3.  Sesuai dengan ketentuan Pasal 5 ayat (1) Keputusan Menteri Keuangan Nomor : 577/KMK.00/1989 
    jumlah PPN yang telah diberikan penangguhan harus disetor kembali ke Kas Negara, apabila barang 
    modal sebagaimana tersebut pada Pasal 1 dan Pasal 2 Keputusan Menteri Keuangan tersebut 
    ternyata :
    a.  digunakan untuk kegiatan yang tidak sesuai ketentuan Pasal 1;
    b.  dijual atau dipindahtangankan baik sebagian maupun seluruhnya sebelum habis nilai bukunya 
        sebagaimana diatur dalam Undang-undang Pajak Penghasilan 1984 ;
    c.  PPN yang ditangguhkan tersebut dikreditkan.
    
    Sesuai dengan ketentuan Pasal 5 ayat (2) Keputusan Menteri Keuangan Nomor : 577/KMK.00/1989 
    tersebut besarnya PPN yang harus disetor sebagaimana dimaksud dalam Pasal 5 ayat (1) huruf a dan 
    huruf b Keputusan Menteri Keuangan tersebut, sebanding dengan besarnya nilai buku berdasarkan 
    Undang-undang PPh pada saat terjadinya penyimpangan penggunaan atau pemindahtanganan barang 
    modal yang bersangkutan.

4.  Sesuai dengan ketentuan Pasal 4 Keputusan Menteri Keuangan Nomor : 1441b/KMK.04/1989 dalam 
    hal barang modal dipindahtangankan, Pajak Masukan yang telah dikreditkan harus dibayar kembali.

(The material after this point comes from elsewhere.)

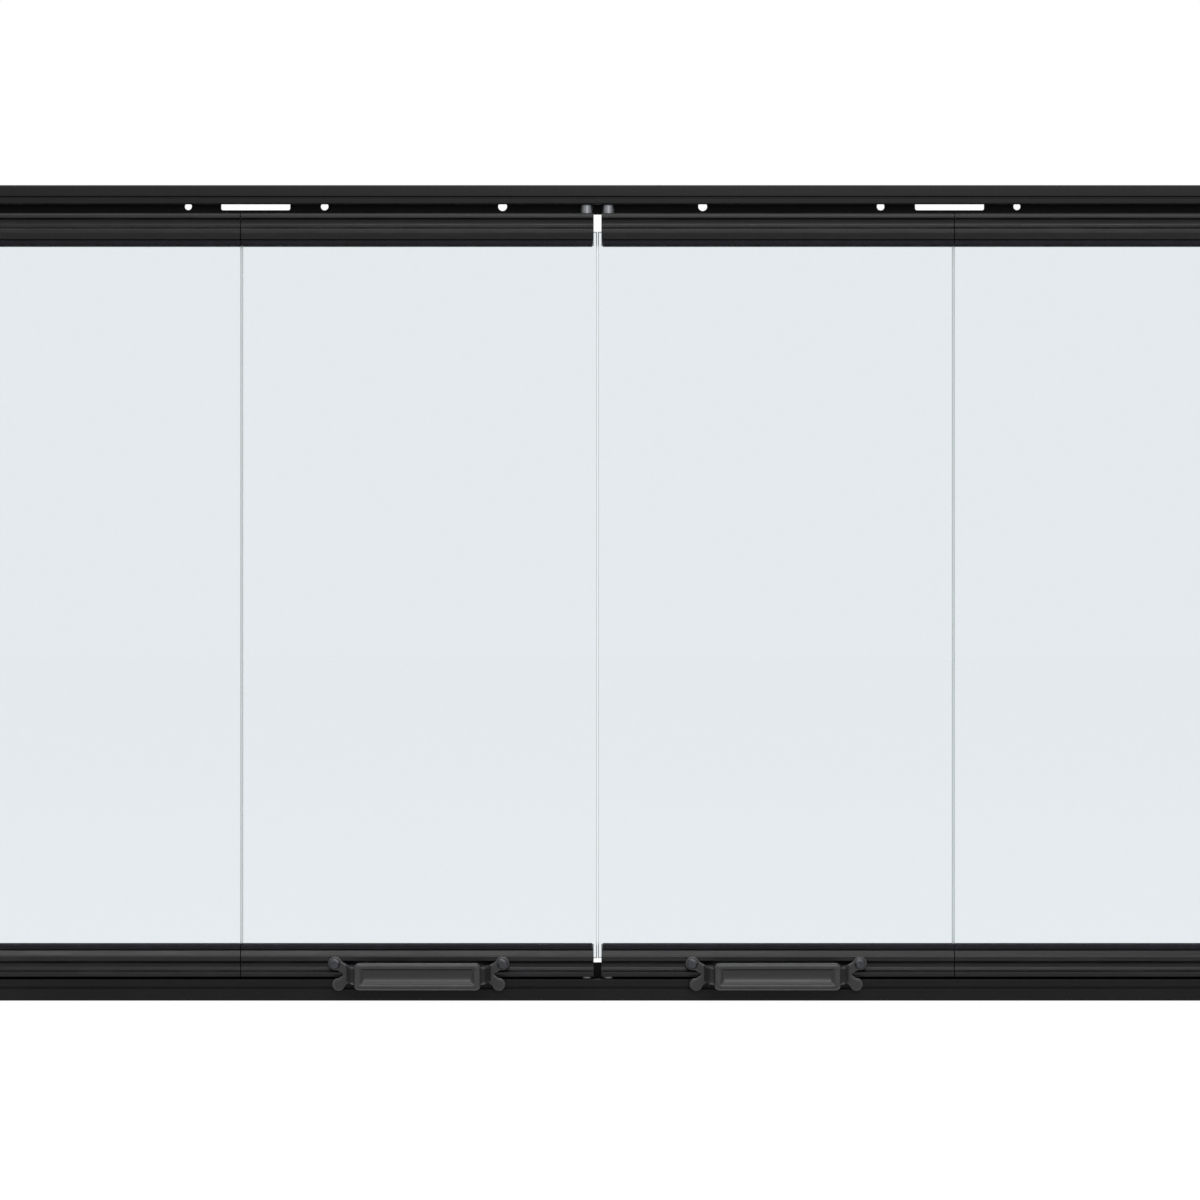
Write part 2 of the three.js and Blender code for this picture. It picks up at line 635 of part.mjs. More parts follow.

5.  Sesuai dengan ketentuan Pasal 8 ayat (1) Keputusan Menteri Keuangan Nomor : 1441b/KMK.04/1989 
    dalam hal terjadi pemindahtanganan atau perubahan penggunaan barang modal untuk kegiatan lain 
    diluar kegiatan usaha bagi PKP yang memperoleh penangguhan pembayaran PPN sebagaimana 
    dimaksud dalam Keputusan Menteri Keuangan Nomor : 577/KMK.00/1989, maka PPN yang semula 
    telah diberikan penangguhan sebagaimana dimaksud dalam Pasal 5 ayat (2) dan ayat (3) Keputusan 
    Menteri Keuangan tersebut, harus dibayar kembali. Sesuai dengan ketentuan Pasal 8 ayat (2) 
    Keputusan Menteri Keuangan Nomor : 1441b/KMK.04/1989 penghitungan dan tata cara pembayaran 
    jumlah PPN yang harus dibayar kembali sebagaimana dimaksud dalam Pasal 8 ayat (1) berlaku 
    ketentuan sebagaimana diatur dalam keputusan ini.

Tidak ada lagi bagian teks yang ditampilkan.